§ Given problem
Quote exactly, and only, the lines of the material below from the line with "parts += make_ring_loop()" through the line with "bpy.data.objects.remove(obj)".

++++++

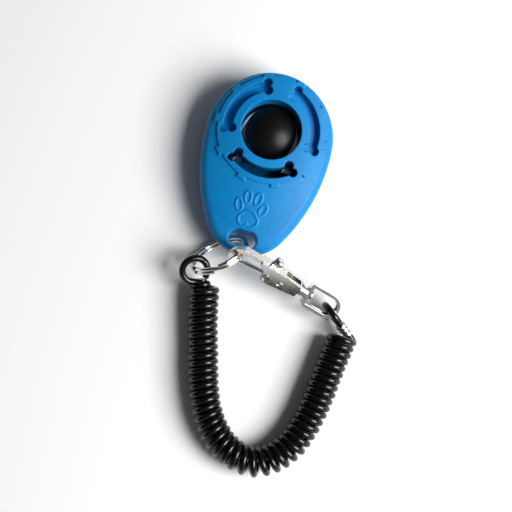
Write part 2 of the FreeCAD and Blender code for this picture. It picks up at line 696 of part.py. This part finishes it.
def make_swivel_eye():
    """D-shaped yoke with a wide band, its flat base bored for the rivet."""
    half = size("eye_half_width")
    band = size("eye_band")
    depth = size("eye_depth") / 2
    base = size("eye_base")
    bow = Vector(size("eye_end") - half, 0, -depth)
    outer = box(base, bow.x, -half, half, -depth, depth)
    outer = outer.makeFillet(1.3, [e for e in outer.Edges if e.Length > 2 * depth - 0.01
                                   and abs(e.CenterOfMass.z) < 0.01 and e.CenterOfMass.x < base + 0.1])
    outer = outer.fuse(Part.makeCylinder(half, 2 * depth, bow))
    inner = box(base + band, bow.x, band - half, half - band, -depth, depth)
    inner = inner.fuse(Part.makeCylinder(half - band, 2 * depth, bow))
    yoke = outer.cut(inner)
    yoke = yoke.cut(cylinder(size("rivet_radius") + 0.06, Vector(20, 0, 0), Vector(base + 3, 0, 0)))
    return feature("swivel_eye", yoke.removeSplitter(), eye_place())


# ---------------------------------------------------------------- cord

def cord_loop(label, radius_cell, place):
    loop = primitive("Part::Torus", label, {"Radius1": "Sizes." + radius_cell,
                                            "Radius2": "Sizes.cord_radius"}, place)
    loop.Label = label
    return loop


def crimp(label, place):
    """Tapered ferrule with three ribs rolled round it."""
    rise = "Sizes.crimp_length / 7"
    corners = [("0", "0")]
    for band in range(7):
        start = "(Sizes.crimp_radius - (Sizes.crimp_radius - Sizes.crimp_tail_radius) * %g)" % (band / 7)
        rib = " + Sizes.crimp_rib" if band % 2 else ""
        corners.append((start + rib, "%d * %s" % (band, rise)))
        corners.append((start + rib, "%d * %s" % (band + 1, rise)))
    corners.append(("0", "Sizes.crimp_length"))
    part = turned_part(label, corners)
    part.Placement = place
    return part


def upright_place(origin, direction):
    """Placement that stands local Z along a direction."""
    return Placement(origin, Rotation(Vector(0, 0, 1), direction))


def make_ring_loop():
    """End loop round the far end of the split ring, and its ferrule in the coil's first turns."""
    level, upward, axle = ring_axes()
    start = Vector(*COIL_ROUTE[0])
    far = ring_point(0)
    towards = start - far
    towards = (towards - upward * towards.dot(upward)).normalize()
    centre = far + towards * 0.95
    radius = size("ring_loop_radius")
    loop = cord_loop("ring_loop", "ring_loop_radius",
                     frame_place(centre, towards, upward.cross(towards), upward))
    foot = centre + towards * (radius - 0.4)
    heading = (Vector(*COIL_ROUTE[1]) - foot).normalize()
    return [loop, crimp("ring_crimp", upright_place(foot, heading))]


def make_eye_loop():
    """End loop round the bow of the swivel eye, and its ferrule beside the coil's last turn."""
    turn = math.radians(EYE_LOOP_TURN)
    middle = size("eye_half_width") - size("eye_band") / 2
    bow = Vector(size("eye_end") - size("eye_half_width"), 0, 0)
    band = eye_place().multVec(bow + Vector(math.cos(turn), math.sin(turn), 0) * middle)
    outward = Vector(*EYE_LOOP_HEADING).normalize()
    tangent = eye_place().Rotation.multVec(Vector(-math.sin(turn), math.cos(turn), 0))
    axle = Vector(-outward.y, outward.x, 0).normalize() + tangent
    axle = (axle - outward * axle.dot(outward)).normalize()
    centre = band + outward * 0.3
    loop = cord_loop("eye_loop", "eye_loop_radius",
                     frame_place(centre, outward, axle.cross(outward), axle))
    foot = centre + outward * (size("eye_loop_radius") - 0.4)
    heading = Vector(*EYE_CRIMP_HEADING).normalize()
    return [loop, crimp("eye_crimp", upright_place(foot, heading))]


def rounded_route(points):
    """Straight runs joined by tangent arcs, each as large as its two runs allow."""
    edges = []
    radii = []
    last = points[0]
    for before, corner, after in zip(points, points[1:], points[2:]):
        back = before - corner
        ahead = after - corner
        turn = math.pi - back.getAngle(ahead)
        reach = 0.45 * min(back.Length, ahead.Length)
        radii.append(reach / math.tan(turn / 2))
        start = corner + back.normalize() * reach
        end = corner + ahead.normalize() * reach
        bisector = (back + ahead).normalize()
        centre = corner + bisector * (radii[-1] / math.cos(turn / 2))
        middle = centre + (corner - centre).normalize() * radii[-1]
        edges.append(Part.LineSegment(last, start).toShape())
        edges.append(Part.Arc(start, middle, end).toShape())
        last = end
    edges.append(Part.LineSegment(last, points[-1]).toShape())
    return Part.Wire(edges), radii


def make_coil_cord():
    """The curly cord as one fat tube of the coil's outer diameter."""
    points = [Vector(*point) for point in COIL_ROUTE]
    path, radii = rounded_route(points)
    start = (points[1] - points[0]).normalize()
    section = Part.Wire(Part.makeCircle(size("coil_radius"), points[0], start))
    tube = path.makePipeShell([section], True, False)
    expected = math.pi * size("coil_radius") ** 2 * path.Length
    print("coil radii", [round(radius, 1) for radius in radii])
    print("coil length %.1f volume %.0f expected %.0f" % (path.Length, tube.Volume, expected))
    return feature("coil_cord", tube)


def main():
    parts = [make_top_shell(), make_back_shell(), make_button(), make_reed(), make_screws(),
             make_split_ring(), make_hook_body(), make_trigger_lever(), make_trigger_pin(),
             make_trigger_spring(), make_swivel_rivet(), make_swivel_eye(), make_coil_cord()]
    parts += make_ring_loop() + make_eye_loop()
    doc.recompute()
    for item in doc.Objects:
        if "Invalid" in item.State or "Error" in item.State:
            raise RuntimeError("%s is %s" % (item.Label, item.State))
    os.makedirs("parts", exist_ok=True)
    for item in parts:
        if item.Shape.isNull() or not item.Shape.isValid():
            raise RuntimeError("%s has no valid shape" % item.Label)
        print("%-16s solids %d volume %8.1f" % (item.Label, len(item.Shape.Solids), item.Shape.Volume))
        item.Shape.exportStep("parts/%s.step" % item.Label)


main()
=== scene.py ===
import bpy
import math
from mathutils import Matrix, Vector


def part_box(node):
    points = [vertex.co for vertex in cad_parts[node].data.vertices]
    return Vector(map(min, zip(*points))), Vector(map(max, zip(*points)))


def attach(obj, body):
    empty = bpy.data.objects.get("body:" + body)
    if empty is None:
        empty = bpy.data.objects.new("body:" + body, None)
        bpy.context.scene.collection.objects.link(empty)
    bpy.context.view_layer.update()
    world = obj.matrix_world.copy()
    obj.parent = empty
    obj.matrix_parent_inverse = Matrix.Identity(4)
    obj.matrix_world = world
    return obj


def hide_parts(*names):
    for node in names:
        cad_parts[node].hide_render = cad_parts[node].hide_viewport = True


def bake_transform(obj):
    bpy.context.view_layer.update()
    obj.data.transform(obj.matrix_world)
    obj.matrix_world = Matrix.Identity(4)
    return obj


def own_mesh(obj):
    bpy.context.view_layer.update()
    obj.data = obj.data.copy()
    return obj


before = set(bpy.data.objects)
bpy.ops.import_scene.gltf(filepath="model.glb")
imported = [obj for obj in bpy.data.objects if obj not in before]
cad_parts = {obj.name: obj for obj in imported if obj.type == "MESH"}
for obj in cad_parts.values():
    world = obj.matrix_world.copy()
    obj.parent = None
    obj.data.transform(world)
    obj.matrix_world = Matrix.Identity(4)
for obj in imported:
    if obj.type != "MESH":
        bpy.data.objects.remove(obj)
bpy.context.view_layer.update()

MM = 0.001

# Sizes and places repeated from the CAD, in millimetres and degrees.
CORD_RADIUS = 1.15
COIL_RADIUS = 5.25
RING_RADIUS = 9.7
RING_WIRE = 0.68
RING_OFFSET = 0.64
RING_HEADING = 222
RING_LEAN = 62
COIL_ROUTE = [
    (-8.4, -54.2, 6.4), (-7.2, -61.2, 5.6), (-5.3, -68.8, 5.35), (-2.7, -77.8, 5.35),
    (-0.3, -87.2, 5.35), (4.0, -97.4, 5.35), (11.7, -105.9, 5.35), (22.9, -108.9, 5.35),
    (32.2, -102.1, 5.35), (36.5, -91.8, 5.35), (38.4, -81.2, 5.35), (39.6, -70.5, 5.35),
    (41.2, -60.4, 5.5),
]

# The ferrule that the cord's far end runs into, in metres.
CRIMP_FOOT = Vector((38.88, -55.8, 5.68)) * MM
CRIMP_HEADING = Vector((0.815, -0.557, -0.159)).normalized()
CRIMP_LENGTH = 5.4 * MM

# How the curly cord is wound, in metres and radians.
LINE_STEP = 0.1 * MM  # between points of the coil's middle line
PARTS_PER_STEP = 3
POINTS_PER_TURN = 20
BEND_REACH = 30  # steps on each side over which the bend is evened out
BEND_SHARE = 0.8  # how much of the bend opens the turns on its outside
TURN_PITCH = 2.04 * CORD_RADIUS * MM  # a little over the cord's own thickness
WINDING_SNUG = 0.98  # winding radius against the CAD's
WINDING_WOBBLES = ((0.014, 0.37, 0.0), (0.010, 0.113, 1.0))  # size, pace and phase
FIRST_OPENING = 0.25  # share of the winding radius at the cord's first point
OPENING_ANGLE = 1.2 * math.pi  # gives the slope at which the first turn opens
LAST_PHASE = math.radians(95)  # where round the coil its last turn ends


# ---------------------------------------------------------------- objects

def add_object(name, data):
    item = bpy.data.objects.new(name, data)
    bpy.context.scene.collection.objects.link(item)
    return item


def node(name):
    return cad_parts[name]


def copied(name, source):
    """A CAD node's shape as a piece of its own, without its material."""
    item = add_object(name, node(source).data.copy())
    item.matrix_world = node(source).matrix_world.copy()
    item.data.materials.clear()
    return item


def shade_smooth(mesh):
    for face in mesh.polygons:
        face.use_smooth = True


def remeshed_copy(name, source, voxel, passes, body):
    """Finely remeshed and softened copy of a CAD node, so that its moulded edges are round."""
    item = copied(name, source)
    remesh = item.modifiers.new("remesh", "REMESH")
    remesh.mode = "VOXEL"
    remesh.voxel_size = voxel * MM
    smooth = item.modifiers.new("soften", "SMOOTH")
    smooth.factor = 0.5
    smooth.iterations = passes
    bpy.context.view_layer.update()
    graph = bpy.context.evaluated_depsgraph_get()
    mesh = bpy.data.meshes.new_from_object(item.evaluated_get(graph))
    item.modifiers.clear()
    item.data = mesh
    shade_smooth(mesh)
    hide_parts(source)
    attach(item, body)
    return item


def wire_curve(name, points, radius):
    """Round wire along close points, as a curve of one spline."""
    data = bpy.data.curves.new(name, "CURVE")
    data.dimensions = "3D"
    spline = data.splines.new("POLY")
    spline.points.add(len(points) - 1)
    for place, point in zip(spline.points, points):
        place.co = (point.x, point.y, point.z, 1)
    spline.use_smooth = True
    data.bevel_depth = radius
    data.bevel_resolution = 5
    data.use_fill_caps = True
    return add_object(name, data)


# ---------------------------------------------------------------- materials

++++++

§ Output for this exercise
    parts += make_ring_loop() + make_eye_loop()
    doc.recompute()
    for item in doc.Objects:
        if "Invalid" in item.State or "Error" in item.State:
            raise RuntimeError("%s is %s" % (item.Label, item.State))
    os.makedirs("parts", exist_ok=True)
    for item in parts:
        if item.Shape.isNull() or not item.Shape.isValid():
            raise RuntimeError("%s has no valid shape" % item.Label)
        print("%-16s solids %d volume %8.1f" % (item.Label, len(item.Shape.Solids), item.Shape.Volume))
        item.Shape.exportStep("parts/%s.step" % item.Label)


main()
=== scene.py ===
import bpy
import math
from mathutils import Matrix, Vector


def part_box(node):
    points = [vertex.co for vertex in cad_parts[node].data.vertices]
    return Vector(map(min, zip(*points))), Vector(map(max, zip(*points)))


def attach(obj, body):
    empty = bpy.data.objects.get("body:" + body)
    if empty is None:
        empty = bpy.data.objects.new("body:" + body, None)
        bpy.context.scene.collection.objects.link(empty)
    bpy.context.view_layer.update()
    world = obj.matrix_world.copy()
    obj.parent = empty
    obj.matrix_parent_inverse = Matrix.Identity(4)
    obj.matrix_world = world
    return obj


def hide_parts(*names):
    for node in names:
        cad_parts[node].hide_render = cad_parts[node].hide_viewport = True


def bake_transform(obj):
    bpy.context.view_layer.update()
    obj.data.transform(obj.matrix_world)
    obj.matrix_world = Matrix.Identity(4)
    return obj


def own_mesh(obj):
    bpy.context.view_layer.update()
    obj.data = obj.data.copy()
    return obj


before = set(bpy.data.objects)
bpy.ops.import_scene.gltf(filepath="model.glb")
imported = [obj for obj in bpy.data.objects if obj not in before]
cad_parts = {obj.name: obj for obj in imported if obj.type == "MESH"}
for obj in cad_parts.values():
    world = obj.matrix_world.copy()
    obj.parent = None
    obj.data.transform(world)
    obj.matrix_world = Matrix.Identity(4)
for obj in imported:
    if obj.type != "MESH":
        bpy.data.objects.remove(obj)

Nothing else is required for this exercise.